Work to complete: Each line of the material below should be reproduced exactly.
** Start of Raw data **
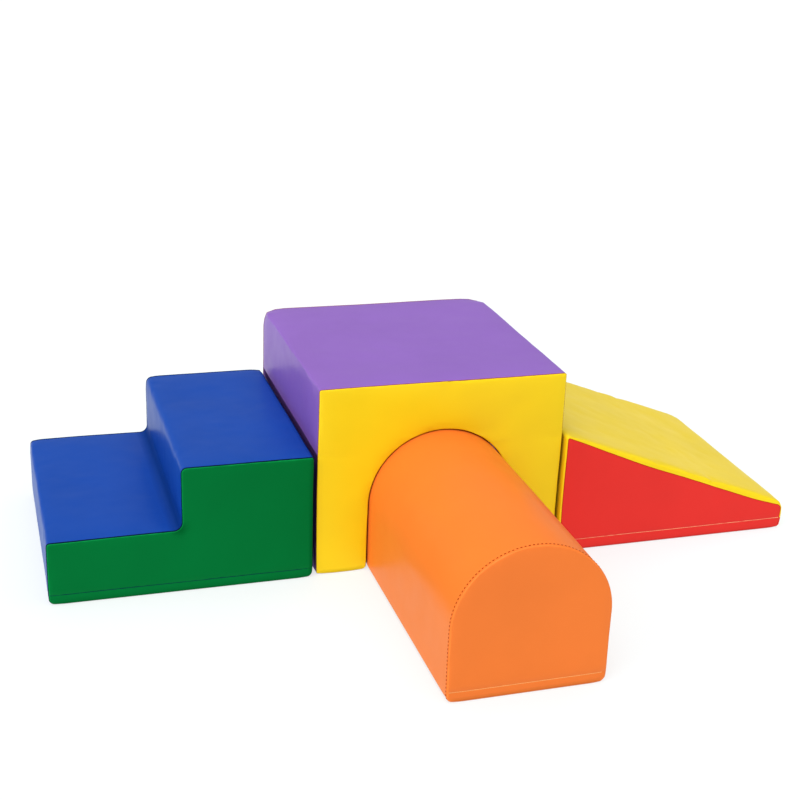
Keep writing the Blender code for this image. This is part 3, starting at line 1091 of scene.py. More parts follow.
@dataclass
class FoamBlock:
    """One foam block in its sewn cover. Sizes follow the CAD model."""

    name: str
    wrap_finish: Vinyl
    panel_finish: Vinyl
    wrap_slot: str
    panel_slot: str
    seam_colour: Colour
    roll: float = 0.0024
    overlap: float = 0.0
    seam: SeamPlace = SeamPlace.BEHIND_ROLL
    draw: float = 0.0008
    stand: float = 0.0005
    tuck: float = 0.004
    sheet: float = 0.0012
    lip: float = 0.0009
    lip_angle: float = 1.0
    cell: float = 0.0085
    snap_share: float = 0.16
    most: float = 0.0022
    unevenness: float = 0.0009
    drift_scale: float = 8.0
    ripple_scale: float = 31.0
    ripple_share: float = 0.22
    snug_left: float = 0.0
    snug_right: float = 0.0
    snug_reach: float = 0.03
    foot_draw: float = 0.0022
    front_draw: float = 0.0006
    back_draw: float = 0.0036
    draw_reach: float = 0.024
    low_zone: float = 0.01
    back_zone: float = 0.01
    round_corner: float = 0.03
    hem_height: float = 0.0165
    hem_colour: Colour | None = None
    hem_cut: float = 0.0011
    hem_margin: float = 0.004
    hem_loop: float = 0.003
    hem_flare: float = 0.75
    ray_start: float = 0.05
    groove: float = 0.0009
    groove_depth: float = 0.0006
    stitch_colour: Colour | None = None
    stitch_back: float = 0.0022
    stitch_sink: float = 0.0001
    # this thick, in the steps' dark colour, the cord is partly the seam's thread and partly stands in
    # for the shade in its groove
    cord_radius: float = 0.0016
    cord_sink: float = 0.62
    cord_back: float = 0.0002
    window_half: float = 0.0048
    window_calm: float = 0.008
    window_fade: float = 0.03
    calm_height: float = 0.03
    foot: float = 0.008
    foot_held: float = 0.004
    foot_drop: float = 0.0007
    foot_reach: float = 0.02
    flare: float = 0.003
    flare_depth: float = 0.02
    flare_height: float = 0.07
    # painted shade along the foot, where the cover meets the floor: strength and height
    foot_shade: float = 0.85
    shade_height: float = 0.0042
    # gain of the rub on rolled edges, which also paints a highlight there
    rub_and_highlight_gain: float = 3.4
    # painted shade in a gap between blocks: width, fade and level at its edge
    gap_margin: float = 0.005
    gap_fade: float = 0.02
    gap_level: float = 1.2
    close_cuts: tuple[float, ...] = ()
    loose_hold: float = 0.12
    side_hold: float = 0.9
    arch_hold: float = 0.985
    touch: float = 0.002
    low: Vector = field(init=False)
    high: Vector = field(init=False)
    place: Vector = field(init=False)
    depth: float = field(init=False)
    corners_drawn: list[tuple[Vector, Vector]] = field(init=False)
    window_edges: tuple[float, float, float, float] = field(init=False)
    shell: bpy.types.Object | None = field(init=False, default=None)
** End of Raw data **
Exercise result:
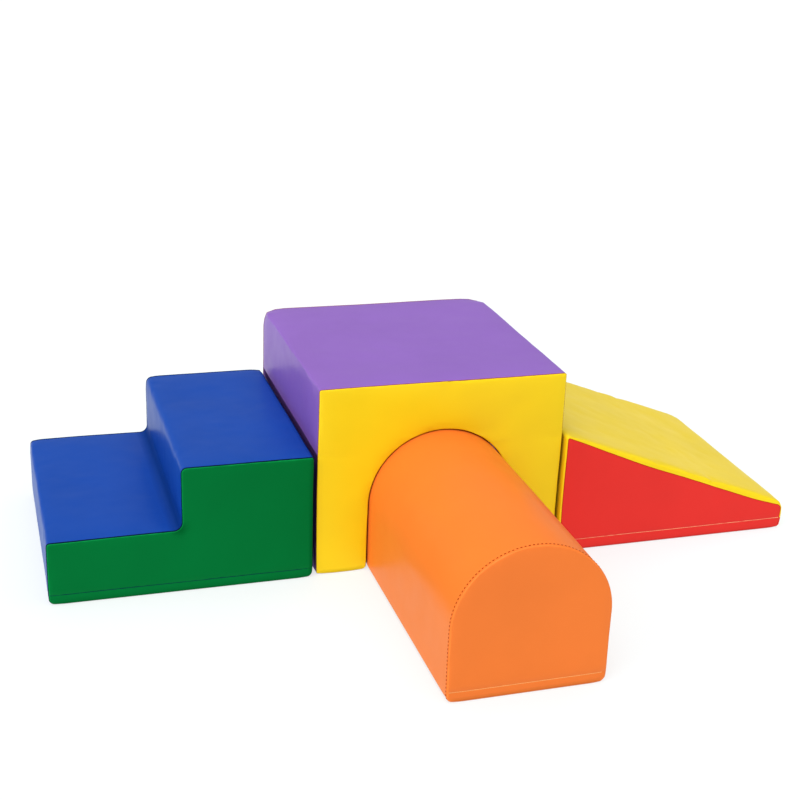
Keep writing the Blender code for this image. This is part 3, starting at line 1091 of scene.py. More parts follow.
@dataclass
class FoamBlock:
    """One foam block in its sewn cover. Sizes follow the CAD model."""

    name: str
    wrap_finish: Vinyl
    panel_finish: Vinyl
    wrap_slot: str
    panel_slot: str
    seam_colour: Colour
    roll: float = 0.0024
    overlap: float = 0.0
    seam: SeamPlace = SeamPlace.BEHIND_ROLL
    draw: float = 0.0008
    stand: float = 0.0005
    tuck: float = 0.004
    sheet: float = 0.0012
    lip: float = 0.0009
    lip_angle: float = 1.0
    cell: float = 0.0085
    snap_share: float = 0.16
    most: float = 0.0022
    unevenness: float = 0.0009
    drift_scale: float = 8.0
    ripple_scale: float = 31.0
    ripple_share: float = 0.22
    snug_left: float = 0.0
    snug_right: float = 0.0
    snug_reach: float = 0.03
    foot_draw: float = 0.0022
    front_draw: float = 0.0006
    back_draw: float = 0.0036
    draw_reach: float = 0.024
    low_zone: float = 0.01
    back_zone: float = 0.01
    round_corner: float = 0.03
    hem_height: float = 0.0165
    hem_colour: Colour | None = None
    hem_cut: float = 0.0011
    hem_margin: float = 0.004
    hem_loop: float = 0.003
    hem_flare: float = 0.75
    ray_start: float = 0.05
    groove: float = 0.0009
    groove_depth: float = 0.0006
    stitch_colour: Colour | None = None
    stitch_back: float = 0.0022
    stitch_sink: float = 0.0001
    # this thick, in the steps' dark colour, the cord is partly the seam's thread and partly stands in
    # for the shade in its groove
    cord_radius: float = 0.0016
    cord_sink: float = 0.62
    cord_back: float = 0.0002
    window_half: float = 0.0048
    window_calm: float = 0.008
    window_fade: float = 0.03
    calm_height: float = 0.03
    foot: float = 0.008
    foot_held: float = 0.004
    foot_drop: float = 0.0007
    foot_reach: float = 0.02
    flare: float = 0.003
    flare_depth: float = 0.02
    flare_height: float = 0.07
    # painted shade along the foot, where the cover meets the floor: strength and height
    foot_shade: float = 0.85
    shade_height: float = 0.0042
    # gain of the rub on rolled edges, which also paints a highlight there
    rub_and_highlight_gain: float = 3.4
    # painted shade in a gap between blocks: width, fade and level at its edge
    gap_margin: float = 0.005
    gap_fade: float = 0.02
    gap_level: float = 1.2
    close_cuts: tuple[float, ...] = ()
    loose_hold: float = 0.12
    side_hold: float = 0.9
    arch_hold: float = 0.985
    touch: float = 0.002
    low: Vector = field(init=False)
    high: Vector = field(init=False)
    place: Vector = field(init=False)
    depth: float = field(init=False)
    corners_drawn: list[tuple[Vector, Vector]] = field(init=False)
    window_edges: tuple[float, float, float, float] = field(init=False)
    shell: bpy.types.Object | None = field(init=False, default=None)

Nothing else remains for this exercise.